File system extended attributes are simple Key:Value pairs. The key is a simple string without any specific context involved. Just like file names, a file system will not attempt to interpret the meaning of a given key, it is just a simple lookup with no relationship between any two given keys. Likewise, a filesystem will not attempt to impose any restrictions of the value assigned to any given key other than making sure its length does not exceed any imposed limit.

File systems were not designed to allow fast, efficient searches for files based on the existence of extended attributes or based on any particular value assigned. For example, if an application wanted to find all the documents within a given file system volume that had the extended attribute "Author=John" attached to it, it would need to do a brute force search by finding every file with a document extension and examining each one individually to see if it had that particular extended attribute key and value. For a volume with a million or more files in it, such a search can be painfully slow.

Since many file systems do not support extended attributes and using them can be difficult, they are rarely used by applications. If a file with extended attributes is moved or copied to another file system, it is likely that the extended attributes will either be lost or altered in some way.

Database Tags

Some applications allow the user to tag data by storing information inside of a database managed exclusively by that application. Popular data management software like iTunes and Picasa use this technique to tag music and photos. These databases are not meant to be shared openly between applications and if a photo or music file is copied from one volume to another, the tags don't come with it. A user is only able to search based on the tags if the specific application supports it.

Didget Tags

Unlike these other approaches, our tags are designed to be widely used, shared, and searchable. Any application can use our simple API to get a list of tag definitions and attach tag values based on those definitions to any Didget. Any application can then find Didgets based on tags or add their own tags to make a Didget easier to find or manage.

Every tag within a Didget Chamber is defined using a simple schema. Once a tag is defined, any application can use any defined tag to attach a value to a Didget. If an application wants to use a tag that is not currently defined, it can quickly define a new tag which adds its definition to the schema. Applications can search for Didgets that have a certain defined tag attached to it or more specifically, have a certain value assigned.

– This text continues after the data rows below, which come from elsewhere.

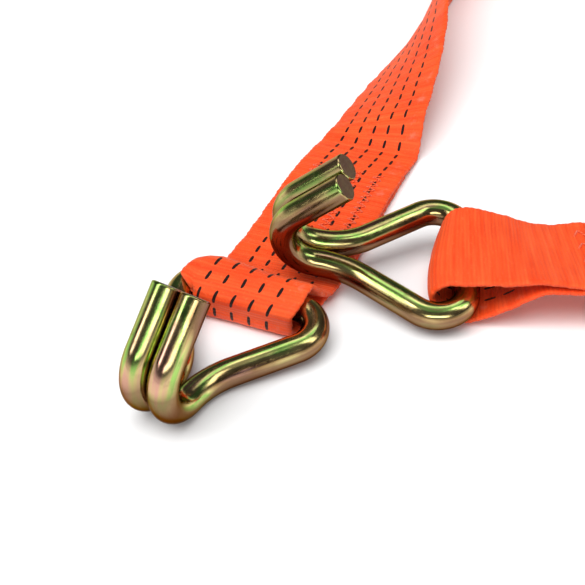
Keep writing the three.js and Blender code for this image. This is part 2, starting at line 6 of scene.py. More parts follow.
import bpy
import numpy as np
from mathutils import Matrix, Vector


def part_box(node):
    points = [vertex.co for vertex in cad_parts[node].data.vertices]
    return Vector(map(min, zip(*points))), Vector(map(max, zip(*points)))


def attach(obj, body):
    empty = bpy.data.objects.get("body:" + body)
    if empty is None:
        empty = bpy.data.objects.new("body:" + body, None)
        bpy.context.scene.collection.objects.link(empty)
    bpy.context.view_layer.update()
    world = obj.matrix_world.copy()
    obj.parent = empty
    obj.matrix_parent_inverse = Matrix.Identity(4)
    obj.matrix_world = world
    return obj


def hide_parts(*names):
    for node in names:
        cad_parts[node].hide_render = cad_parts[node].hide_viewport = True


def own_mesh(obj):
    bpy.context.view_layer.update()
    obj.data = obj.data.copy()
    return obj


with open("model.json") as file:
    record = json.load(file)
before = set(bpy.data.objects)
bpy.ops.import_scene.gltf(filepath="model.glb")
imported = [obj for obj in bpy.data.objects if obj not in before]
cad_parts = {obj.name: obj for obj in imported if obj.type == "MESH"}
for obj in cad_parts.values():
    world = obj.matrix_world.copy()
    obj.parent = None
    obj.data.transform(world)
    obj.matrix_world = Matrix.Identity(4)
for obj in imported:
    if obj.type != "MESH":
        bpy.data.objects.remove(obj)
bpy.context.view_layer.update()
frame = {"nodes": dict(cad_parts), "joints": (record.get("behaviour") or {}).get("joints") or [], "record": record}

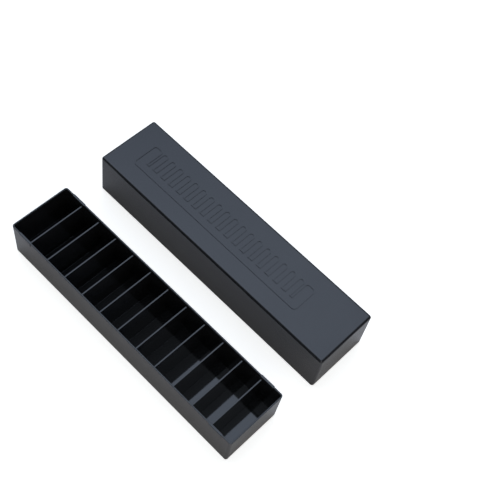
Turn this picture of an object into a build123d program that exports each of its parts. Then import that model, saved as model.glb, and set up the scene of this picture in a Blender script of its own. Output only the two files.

For example, an application can define a new tag ".person.Nickname" and then attach that tag with the value of "Bubba" to a photograph Didget. Another application can later query the Didget Manager for a list of all Photograph or Document Didgets that have ".person.Nickname = Bubba" attached. The Didget Manager would be able to process that query in just a few seconds even if there were 2 million Photograph Didgets and 3 million Document Didgets mixed in with 5 million other kinds of Didgets and all of the Didgets had some tags attached to them.

Likewise, applications could search for all Didgets that had any tag of category ".person". It could find a list of all Music Didgets where ".person.musician=Billy Joel" and ".date.year=1980". The Didget Manager is able to perform these lightning fast queries without needing a separate database or implementing a complicated query language.

Unlike file extended attributes, tags are not lost when a Didget is copied or moved to another Chamber. This is because all Chambers support the tags and because applications do not perform the actual copy operation. An application will initiate the copy operation by telling the Didget Manager to copy a Didget, but it is the Didget Manager itself that makes sure nothing is lost during the copy. You never have to worry that your tags will be lost because the application forgot to copy them.

Tags are powerful tools to help users and applications to add meaningful metadata to any or all of the Didgets within a Chamber to enable fast searches based on specific values and build lists or menus from the results.